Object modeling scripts
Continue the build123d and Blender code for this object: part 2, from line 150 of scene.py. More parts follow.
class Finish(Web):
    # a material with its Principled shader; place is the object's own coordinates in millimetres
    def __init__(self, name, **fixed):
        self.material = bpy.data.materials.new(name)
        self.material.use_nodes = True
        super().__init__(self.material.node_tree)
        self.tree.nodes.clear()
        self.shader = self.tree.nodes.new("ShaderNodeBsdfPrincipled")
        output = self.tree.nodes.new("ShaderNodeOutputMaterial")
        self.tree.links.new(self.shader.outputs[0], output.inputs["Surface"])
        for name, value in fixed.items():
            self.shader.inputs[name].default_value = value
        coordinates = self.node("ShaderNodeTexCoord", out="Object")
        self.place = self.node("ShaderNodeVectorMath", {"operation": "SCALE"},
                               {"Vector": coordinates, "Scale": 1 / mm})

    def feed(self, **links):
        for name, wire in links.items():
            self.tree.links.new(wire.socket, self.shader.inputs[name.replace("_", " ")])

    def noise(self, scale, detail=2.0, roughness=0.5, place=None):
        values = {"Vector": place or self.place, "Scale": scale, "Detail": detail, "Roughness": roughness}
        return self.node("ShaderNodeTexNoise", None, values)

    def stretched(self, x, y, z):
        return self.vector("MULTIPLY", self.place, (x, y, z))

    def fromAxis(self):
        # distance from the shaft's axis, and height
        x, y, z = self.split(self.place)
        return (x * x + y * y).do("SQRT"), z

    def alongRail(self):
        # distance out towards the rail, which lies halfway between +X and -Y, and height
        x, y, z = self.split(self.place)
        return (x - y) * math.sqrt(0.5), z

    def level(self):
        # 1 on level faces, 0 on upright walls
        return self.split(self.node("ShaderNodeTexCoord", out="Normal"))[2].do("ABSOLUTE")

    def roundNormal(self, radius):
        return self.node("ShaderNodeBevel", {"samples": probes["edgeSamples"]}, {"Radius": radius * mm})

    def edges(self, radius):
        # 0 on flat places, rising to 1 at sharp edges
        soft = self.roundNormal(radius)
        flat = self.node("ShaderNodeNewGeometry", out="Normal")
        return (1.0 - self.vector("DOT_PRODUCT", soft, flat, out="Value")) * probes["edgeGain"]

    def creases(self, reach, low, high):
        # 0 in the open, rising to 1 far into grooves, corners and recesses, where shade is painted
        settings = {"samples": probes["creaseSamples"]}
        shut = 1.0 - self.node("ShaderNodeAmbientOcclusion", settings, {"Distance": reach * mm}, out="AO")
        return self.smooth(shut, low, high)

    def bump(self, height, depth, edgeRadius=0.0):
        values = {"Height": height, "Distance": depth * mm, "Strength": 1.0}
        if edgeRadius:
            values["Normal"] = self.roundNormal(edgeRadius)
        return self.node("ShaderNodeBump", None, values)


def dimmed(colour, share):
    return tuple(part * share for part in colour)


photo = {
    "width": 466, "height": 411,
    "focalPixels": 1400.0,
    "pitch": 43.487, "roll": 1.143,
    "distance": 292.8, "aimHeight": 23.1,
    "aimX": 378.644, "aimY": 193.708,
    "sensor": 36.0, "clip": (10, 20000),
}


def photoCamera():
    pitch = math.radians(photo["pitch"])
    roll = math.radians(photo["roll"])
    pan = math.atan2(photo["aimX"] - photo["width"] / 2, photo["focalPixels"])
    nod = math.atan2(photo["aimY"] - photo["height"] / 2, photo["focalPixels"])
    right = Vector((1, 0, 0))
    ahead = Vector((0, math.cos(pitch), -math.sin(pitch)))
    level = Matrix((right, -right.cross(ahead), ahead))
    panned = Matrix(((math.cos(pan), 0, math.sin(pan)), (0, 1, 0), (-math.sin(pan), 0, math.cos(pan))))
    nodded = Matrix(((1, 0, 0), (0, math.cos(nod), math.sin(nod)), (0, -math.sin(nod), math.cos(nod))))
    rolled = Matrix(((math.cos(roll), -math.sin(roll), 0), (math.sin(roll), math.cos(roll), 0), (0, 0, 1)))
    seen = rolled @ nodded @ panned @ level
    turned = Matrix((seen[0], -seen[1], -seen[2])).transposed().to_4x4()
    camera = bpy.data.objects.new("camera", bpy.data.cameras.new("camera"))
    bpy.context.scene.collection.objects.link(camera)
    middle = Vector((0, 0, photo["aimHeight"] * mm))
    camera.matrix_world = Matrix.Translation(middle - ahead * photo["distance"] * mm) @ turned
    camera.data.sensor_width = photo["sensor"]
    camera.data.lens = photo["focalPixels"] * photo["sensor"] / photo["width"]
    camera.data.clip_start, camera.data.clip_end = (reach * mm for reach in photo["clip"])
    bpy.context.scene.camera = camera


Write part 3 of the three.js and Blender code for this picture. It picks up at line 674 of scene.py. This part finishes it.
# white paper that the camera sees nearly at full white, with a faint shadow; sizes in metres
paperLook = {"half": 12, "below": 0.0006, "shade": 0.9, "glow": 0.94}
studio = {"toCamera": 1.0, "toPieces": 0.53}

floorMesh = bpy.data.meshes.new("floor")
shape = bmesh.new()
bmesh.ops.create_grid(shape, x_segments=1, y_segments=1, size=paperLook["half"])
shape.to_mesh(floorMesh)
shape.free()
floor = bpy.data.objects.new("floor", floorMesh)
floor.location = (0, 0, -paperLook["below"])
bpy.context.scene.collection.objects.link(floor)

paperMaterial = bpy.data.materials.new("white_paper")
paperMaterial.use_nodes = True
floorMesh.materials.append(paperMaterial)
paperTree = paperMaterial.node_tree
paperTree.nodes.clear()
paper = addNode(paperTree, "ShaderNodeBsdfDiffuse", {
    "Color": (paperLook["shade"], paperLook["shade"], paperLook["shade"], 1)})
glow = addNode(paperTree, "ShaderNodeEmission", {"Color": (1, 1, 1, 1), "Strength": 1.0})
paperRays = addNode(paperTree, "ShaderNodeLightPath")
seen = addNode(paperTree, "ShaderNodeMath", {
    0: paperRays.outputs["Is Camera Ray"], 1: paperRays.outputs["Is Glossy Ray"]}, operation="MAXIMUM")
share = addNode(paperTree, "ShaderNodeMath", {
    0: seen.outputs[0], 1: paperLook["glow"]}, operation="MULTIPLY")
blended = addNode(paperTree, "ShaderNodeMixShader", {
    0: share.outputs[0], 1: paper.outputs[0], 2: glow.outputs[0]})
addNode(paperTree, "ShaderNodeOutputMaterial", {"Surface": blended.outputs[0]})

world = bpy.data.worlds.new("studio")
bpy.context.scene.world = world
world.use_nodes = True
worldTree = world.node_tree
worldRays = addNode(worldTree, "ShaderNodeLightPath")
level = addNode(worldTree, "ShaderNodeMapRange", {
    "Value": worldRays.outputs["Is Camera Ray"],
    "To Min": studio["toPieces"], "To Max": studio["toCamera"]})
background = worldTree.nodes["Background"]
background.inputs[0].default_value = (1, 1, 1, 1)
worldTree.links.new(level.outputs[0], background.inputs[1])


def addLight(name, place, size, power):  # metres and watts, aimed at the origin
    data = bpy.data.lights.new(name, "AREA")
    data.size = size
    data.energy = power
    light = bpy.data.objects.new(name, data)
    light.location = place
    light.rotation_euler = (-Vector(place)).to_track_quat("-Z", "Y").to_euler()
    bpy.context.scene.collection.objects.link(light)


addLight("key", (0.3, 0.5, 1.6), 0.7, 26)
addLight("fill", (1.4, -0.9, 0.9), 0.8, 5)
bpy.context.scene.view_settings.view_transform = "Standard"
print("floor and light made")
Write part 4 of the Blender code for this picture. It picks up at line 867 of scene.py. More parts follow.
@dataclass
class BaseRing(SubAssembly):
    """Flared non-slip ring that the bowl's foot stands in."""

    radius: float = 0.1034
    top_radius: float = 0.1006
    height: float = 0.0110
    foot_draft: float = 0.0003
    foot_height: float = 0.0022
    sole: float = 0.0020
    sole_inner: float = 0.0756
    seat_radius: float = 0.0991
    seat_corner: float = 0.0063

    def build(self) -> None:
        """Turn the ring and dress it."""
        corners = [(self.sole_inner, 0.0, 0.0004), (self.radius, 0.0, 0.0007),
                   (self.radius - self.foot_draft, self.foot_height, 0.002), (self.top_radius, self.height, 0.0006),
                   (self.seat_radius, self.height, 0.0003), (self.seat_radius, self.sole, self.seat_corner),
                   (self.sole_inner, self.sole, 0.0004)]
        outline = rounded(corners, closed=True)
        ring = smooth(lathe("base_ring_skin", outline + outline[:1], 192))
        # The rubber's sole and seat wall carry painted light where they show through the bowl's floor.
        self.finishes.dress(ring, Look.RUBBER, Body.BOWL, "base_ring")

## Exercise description
State how many lines include the string "More". Give no other information.

## Exercise response
2